▶ _RECORDS FOR THE TASK_:

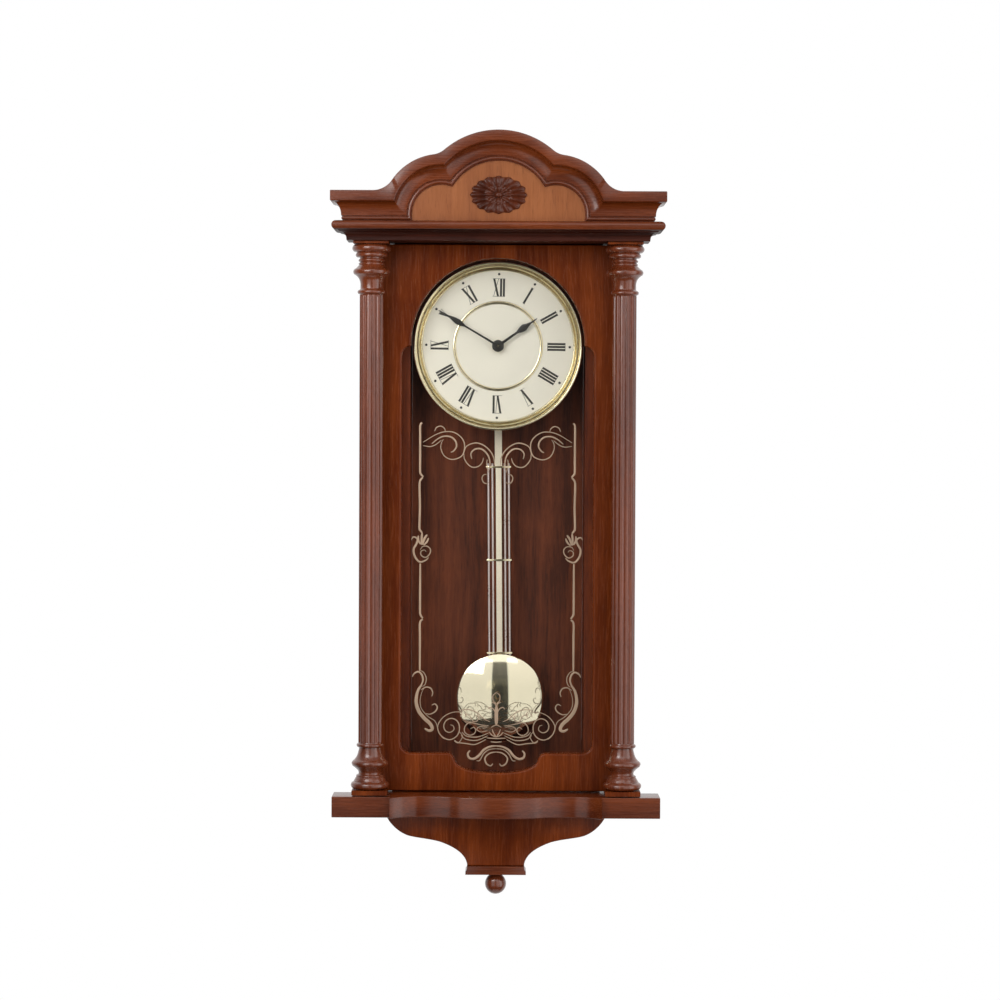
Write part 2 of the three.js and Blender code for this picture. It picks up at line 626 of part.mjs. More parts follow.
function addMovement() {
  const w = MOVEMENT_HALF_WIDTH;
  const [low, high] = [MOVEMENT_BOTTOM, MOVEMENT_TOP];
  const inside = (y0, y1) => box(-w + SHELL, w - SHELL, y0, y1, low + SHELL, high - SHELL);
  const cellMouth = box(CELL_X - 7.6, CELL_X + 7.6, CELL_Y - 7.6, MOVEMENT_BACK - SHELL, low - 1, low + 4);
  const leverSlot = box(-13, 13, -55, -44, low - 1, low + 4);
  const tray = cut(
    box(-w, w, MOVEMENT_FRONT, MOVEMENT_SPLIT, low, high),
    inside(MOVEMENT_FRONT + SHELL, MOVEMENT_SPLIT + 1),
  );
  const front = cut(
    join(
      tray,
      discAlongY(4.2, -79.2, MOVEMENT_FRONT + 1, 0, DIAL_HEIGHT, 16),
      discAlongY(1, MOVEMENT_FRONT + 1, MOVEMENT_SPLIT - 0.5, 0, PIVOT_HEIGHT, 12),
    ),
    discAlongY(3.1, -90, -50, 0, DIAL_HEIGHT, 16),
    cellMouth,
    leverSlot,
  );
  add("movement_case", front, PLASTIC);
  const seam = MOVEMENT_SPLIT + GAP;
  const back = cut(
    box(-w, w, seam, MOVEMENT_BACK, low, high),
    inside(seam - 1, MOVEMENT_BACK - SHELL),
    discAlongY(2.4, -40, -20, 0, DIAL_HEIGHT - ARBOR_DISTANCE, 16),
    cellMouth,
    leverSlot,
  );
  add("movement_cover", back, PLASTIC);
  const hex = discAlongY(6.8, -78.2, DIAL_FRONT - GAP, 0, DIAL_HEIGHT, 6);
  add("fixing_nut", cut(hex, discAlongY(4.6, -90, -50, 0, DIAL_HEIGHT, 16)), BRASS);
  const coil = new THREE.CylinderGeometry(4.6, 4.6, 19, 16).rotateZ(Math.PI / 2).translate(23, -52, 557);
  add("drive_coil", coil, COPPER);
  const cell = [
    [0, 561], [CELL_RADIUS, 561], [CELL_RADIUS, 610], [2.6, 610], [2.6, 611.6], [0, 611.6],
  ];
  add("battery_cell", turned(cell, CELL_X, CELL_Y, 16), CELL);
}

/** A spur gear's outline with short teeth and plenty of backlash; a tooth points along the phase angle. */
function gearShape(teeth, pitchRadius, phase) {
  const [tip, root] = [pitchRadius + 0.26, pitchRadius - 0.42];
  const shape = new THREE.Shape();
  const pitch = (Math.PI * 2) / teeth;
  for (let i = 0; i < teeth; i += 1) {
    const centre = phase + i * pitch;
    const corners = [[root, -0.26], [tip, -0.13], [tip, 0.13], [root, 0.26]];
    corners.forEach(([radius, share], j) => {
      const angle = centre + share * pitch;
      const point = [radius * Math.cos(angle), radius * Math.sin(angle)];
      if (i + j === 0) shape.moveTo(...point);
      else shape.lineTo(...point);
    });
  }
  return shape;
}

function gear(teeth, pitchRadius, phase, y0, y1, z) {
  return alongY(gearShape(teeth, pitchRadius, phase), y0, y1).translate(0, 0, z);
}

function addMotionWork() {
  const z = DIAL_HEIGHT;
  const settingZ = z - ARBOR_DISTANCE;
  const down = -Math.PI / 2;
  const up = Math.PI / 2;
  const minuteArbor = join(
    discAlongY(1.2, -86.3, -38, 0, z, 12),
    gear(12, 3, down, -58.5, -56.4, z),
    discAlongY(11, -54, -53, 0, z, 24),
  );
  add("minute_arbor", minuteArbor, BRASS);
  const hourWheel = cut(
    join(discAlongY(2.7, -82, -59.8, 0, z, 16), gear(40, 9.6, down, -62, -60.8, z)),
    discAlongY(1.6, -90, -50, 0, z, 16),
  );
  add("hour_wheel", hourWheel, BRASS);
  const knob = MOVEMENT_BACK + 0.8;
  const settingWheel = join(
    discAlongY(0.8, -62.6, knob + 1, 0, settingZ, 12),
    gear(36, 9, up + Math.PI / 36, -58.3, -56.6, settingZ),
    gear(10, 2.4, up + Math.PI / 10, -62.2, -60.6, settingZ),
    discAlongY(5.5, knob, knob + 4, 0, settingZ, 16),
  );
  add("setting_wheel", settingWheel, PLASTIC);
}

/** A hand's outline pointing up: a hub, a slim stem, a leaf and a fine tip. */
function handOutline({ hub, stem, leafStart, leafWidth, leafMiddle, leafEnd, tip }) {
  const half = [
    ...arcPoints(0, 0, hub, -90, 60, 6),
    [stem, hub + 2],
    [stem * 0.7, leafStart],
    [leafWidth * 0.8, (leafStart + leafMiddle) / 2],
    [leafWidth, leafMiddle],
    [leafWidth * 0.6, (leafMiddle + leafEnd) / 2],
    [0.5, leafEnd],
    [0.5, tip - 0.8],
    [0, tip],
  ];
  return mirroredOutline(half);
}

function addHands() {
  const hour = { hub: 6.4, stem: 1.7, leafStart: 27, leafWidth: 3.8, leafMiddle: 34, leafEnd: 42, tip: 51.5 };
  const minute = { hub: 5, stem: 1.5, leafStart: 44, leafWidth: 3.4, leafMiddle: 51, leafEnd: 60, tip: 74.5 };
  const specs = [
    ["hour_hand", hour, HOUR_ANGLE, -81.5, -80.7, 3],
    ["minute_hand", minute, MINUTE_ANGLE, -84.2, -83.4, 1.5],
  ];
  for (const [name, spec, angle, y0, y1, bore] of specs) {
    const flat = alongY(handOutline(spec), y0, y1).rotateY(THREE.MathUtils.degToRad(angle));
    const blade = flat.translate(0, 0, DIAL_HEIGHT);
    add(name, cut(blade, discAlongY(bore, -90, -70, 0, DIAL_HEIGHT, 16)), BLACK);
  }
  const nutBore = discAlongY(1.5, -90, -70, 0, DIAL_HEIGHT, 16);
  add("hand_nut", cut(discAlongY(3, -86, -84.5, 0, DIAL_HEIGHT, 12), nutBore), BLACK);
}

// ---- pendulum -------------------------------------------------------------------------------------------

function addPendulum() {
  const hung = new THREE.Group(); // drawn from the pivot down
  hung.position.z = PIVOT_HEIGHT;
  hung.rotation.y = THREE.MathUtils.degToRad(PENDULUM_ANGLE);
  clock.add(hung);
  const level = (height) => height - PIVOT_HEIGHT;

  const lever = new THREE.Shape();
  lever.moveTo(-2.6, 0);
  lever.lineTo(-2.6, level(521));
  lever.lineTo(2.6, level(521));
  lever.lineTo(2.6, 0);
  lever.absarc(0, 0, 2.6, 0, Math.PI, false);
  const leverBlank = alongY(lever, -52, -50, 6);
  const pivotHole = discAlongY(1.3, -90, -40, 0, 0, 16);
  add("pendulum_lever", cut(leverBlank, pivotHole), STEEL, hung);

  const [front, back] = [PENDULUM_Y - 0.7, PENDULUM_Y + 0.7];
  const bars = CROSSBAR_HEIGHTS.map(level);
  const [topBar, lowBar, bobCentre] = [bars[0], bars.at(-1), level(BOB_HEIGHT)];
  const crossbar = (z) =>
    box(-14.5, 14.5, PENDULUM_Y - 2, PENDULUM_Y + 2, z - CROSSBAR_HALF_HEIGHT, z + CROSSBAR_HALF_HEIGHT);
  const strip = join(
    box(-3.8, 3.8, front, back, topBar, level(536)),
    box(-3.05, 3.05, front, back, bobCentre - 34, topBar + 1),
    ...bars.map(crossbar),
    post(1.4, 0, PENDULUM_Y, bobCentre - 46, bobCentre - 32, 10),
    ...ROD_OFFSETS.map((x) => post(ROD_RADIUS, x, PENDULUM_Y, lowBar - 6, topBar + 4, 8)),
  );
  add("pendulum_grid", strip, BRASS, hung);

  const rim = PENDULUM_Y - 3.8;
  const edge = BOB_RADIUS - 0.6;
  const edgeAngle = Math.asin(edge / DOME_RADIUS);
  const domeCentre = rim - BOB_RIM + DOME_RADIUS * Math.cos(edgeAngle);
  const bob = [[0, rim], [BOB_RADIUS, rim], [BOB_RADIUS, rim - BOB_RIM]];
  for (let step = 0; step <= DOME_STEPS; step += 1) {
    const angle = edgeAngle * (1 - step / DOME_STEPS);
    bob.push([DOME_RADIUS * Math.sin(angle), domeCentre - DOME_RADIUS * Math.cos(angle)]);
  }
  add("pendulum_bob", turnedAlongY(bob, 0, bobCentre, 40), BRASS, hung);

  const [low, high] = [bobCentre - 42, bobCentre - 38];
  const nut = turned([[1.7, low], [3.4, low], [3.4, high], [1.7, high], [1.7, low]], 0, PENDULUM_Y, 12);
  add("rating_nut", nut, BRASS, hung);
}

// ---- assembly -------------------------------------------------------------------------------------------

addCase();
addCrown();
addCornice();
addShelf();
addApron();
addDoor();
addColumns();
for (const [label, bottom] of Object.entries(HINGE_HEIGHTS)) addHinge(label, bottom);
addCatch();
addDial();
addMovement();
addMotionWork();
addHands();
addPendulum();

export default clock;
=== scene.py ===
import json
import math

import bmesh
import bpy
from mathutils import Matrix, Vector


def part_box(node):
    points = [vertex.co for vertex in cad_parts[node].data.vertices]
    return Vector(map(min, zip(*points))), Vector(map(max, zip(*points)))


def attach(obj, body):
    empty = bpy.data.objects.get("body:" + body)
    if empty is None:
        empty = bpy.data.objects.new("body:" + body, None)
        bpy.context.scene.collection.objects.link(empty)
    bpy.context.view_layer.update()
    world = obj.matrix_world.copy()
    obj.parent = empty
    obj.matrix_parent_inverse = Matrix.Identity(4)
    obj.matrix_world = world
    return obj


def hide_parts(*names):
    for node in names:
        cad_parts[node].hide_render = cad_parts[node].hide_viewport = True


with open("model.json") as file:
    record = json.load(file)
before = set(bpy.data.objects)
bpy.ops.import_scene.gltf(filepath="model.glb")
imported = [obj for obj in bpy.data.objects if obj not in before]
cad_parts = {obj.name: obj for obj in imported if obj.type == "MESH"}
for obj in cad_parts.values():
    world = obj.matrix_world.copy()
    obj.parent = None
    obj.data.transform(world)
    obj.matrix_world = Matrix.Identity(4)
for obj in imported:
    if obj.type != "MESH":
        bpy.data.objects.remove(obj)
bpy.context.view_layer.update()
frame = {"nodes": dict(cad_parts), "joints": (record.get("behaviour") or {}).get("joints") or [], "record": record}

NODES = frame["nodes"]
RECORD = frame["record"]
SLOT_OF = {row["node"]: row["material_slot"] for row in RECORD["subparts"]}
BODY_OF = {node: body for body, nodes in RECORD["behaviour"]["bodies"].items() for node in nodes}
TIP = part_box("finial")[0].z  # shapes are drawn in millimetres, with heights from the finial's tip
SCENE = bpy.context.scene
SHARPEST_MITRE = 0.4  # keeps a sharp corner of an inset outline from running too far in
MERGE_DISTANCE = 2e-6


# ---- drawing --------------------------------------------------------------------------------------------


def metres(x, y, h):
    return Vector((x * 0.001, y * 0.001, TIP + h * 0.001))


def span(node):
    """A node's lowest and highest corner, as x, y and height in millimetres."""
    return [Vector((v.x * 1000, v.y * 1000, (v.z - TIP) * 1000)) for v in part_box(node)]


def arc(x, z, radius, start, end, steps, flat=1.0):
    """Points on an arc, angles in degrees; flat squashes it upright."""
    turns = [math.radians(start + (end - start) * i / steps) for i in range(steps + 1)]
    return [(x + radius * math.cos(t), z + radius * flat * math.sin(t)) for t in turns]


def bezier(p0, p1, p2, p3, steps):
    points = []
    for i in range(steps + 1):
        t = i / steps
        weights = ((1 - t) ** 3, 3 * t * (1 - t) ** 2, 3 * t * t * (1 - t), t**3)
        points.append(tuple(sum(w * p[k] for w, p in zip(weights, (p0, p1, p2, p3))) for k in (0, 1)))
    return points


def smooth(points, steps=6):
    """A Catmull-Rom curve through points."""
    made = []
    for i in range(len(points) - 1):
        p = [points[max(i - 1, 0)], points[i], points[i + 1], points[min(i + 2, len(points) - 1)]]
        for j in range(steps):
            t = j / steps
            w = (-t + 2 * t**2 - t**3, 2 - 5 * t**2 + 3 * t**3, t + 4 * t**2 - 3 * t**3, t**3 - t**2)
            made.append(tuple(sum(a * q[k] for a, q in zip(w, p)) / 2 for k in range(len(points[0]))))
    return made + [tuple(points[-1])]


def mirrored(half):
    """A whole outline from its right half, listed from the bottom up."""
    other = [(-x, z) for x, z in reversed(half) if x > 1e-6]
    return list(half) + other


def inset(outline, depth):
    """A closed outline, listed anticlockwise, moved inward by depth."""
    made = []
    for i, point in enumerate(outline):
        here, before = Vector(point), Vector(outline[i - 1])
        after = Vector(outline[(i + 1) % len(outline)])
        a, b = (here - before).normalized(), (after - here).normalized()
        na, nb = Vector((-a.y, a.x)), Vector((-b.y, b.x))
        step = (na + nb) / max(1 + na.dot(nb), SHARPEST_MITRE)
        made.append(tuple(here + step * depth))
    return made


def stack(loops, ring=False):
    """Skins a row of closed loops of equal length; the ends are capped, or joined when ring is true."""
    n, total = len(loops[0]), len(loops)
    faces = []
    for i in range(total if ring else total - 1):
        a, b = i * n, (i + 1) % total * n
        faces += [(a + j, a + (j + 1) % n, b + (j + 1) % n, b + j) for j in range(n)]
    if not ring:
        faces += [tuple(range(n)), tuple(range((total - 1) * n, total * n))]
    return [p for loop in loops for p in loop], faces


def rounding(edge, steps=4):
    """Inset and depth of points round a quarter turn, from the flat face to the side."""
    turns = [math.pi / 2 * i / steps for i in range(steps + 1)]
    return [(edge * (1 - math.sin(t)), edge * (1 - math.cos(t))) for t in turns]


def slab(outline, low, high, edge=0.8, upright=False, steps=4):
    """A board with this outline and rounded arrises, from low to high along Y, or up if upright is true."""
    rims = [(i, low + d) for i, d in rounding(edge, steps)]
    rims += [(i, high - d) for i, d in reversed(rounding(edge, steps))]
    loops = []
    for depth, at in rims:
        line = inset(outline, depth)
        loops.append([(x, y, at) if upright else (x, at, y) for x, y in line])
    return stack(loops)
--
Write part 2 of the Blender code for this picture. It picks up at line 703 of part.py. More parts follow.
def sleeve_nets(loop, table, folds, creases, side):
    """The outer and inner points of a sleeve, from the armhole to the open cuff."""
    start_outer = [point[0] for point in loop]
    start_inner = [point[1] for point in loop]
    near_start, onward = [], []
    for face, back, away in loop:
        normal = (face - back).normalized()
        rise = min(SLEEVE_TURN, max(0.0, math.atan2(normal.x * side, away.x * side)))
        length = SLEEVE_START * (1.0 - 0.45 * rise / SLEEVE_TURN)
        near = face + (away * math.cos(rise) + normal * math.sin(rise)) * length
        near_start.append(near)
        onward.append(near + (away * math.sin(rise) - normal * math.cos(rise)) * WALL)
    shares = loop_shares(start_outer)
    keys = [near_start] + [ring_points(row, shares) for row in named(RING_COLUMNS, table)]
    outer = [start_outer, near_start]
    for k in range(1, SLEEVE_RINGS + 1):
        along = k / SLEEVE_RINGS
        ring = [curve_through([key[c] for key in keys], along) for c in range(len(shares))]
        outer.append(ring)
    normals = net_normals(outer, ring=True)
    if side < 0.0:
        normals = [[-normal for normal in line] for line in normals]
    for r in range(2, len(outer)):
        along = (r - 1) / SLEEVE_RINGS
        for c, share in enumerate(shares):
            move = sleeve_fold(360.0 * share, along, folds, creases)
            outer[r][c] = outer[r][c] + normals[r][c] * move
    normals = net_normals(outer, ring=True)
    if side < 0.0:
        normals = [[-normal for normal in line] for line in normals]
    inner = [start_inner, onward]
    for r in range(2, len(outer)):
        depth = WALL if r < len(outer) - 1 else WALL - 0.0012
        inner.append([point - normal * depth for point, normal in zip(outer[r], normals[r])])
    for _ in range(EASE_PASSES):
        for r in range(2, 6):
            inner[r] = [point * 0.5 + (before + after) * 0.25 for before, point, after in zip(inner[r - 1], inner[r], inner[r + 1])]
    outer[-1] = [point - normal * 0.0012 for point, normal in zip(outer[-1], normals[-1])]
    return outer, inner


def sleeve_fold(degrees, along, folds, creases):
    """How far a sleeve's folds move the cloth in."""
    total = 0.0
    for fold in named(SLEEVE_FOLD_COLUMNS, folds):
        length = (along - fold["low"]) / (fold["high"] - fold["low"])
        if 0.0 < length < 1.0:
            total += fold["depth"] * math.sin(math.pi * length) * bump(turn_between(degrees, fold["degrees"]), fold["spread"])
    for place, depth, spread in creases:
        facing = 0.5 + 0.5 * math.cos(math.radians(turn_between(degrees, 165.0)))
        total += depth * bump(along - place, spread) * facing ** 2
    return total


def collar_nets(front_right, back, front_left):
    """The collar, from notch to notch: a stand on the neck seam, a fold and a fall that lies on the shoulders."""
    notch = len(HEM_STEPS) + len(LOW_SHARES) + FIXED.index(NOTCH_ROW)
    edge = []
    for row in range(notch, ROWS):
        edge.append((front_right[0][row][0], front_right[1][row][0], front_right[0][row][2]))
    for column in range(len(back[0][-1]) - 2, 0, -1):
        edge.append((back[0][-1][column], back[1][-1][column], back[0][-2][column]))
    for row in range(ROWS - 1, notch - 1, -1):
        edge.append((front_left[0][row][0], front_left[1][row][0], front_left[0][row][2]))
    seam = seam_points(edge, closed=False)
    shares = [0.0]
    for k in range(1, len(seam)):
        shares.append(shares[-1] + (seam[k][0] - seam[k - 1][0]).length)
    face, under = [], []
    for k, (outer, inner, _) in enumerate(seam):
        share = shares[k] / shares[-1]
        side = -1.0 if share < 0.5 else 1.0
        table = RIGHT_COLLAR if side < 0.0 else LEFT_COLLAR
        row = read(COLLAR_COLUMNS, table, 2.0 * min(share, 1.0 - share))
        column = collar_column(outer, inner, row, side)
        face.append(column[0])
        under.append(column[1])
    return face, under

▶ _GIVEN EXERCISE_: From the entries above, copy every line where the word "data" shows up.

▶ _FULL OUTPUT_:
    points = [vertex.co for vertex in cad_parts[node].data.vertices]
    empty = bpy.data.objects.get("body:" + body)
        empty = bpy.data.objects.new("body:" + body, None)
before = set(bpy.data.objects)
imported = [obj for obj in bpy.data.objects if obj not in before]
    obj.data.transform(world)
        bpy.data.objects.remove(obj)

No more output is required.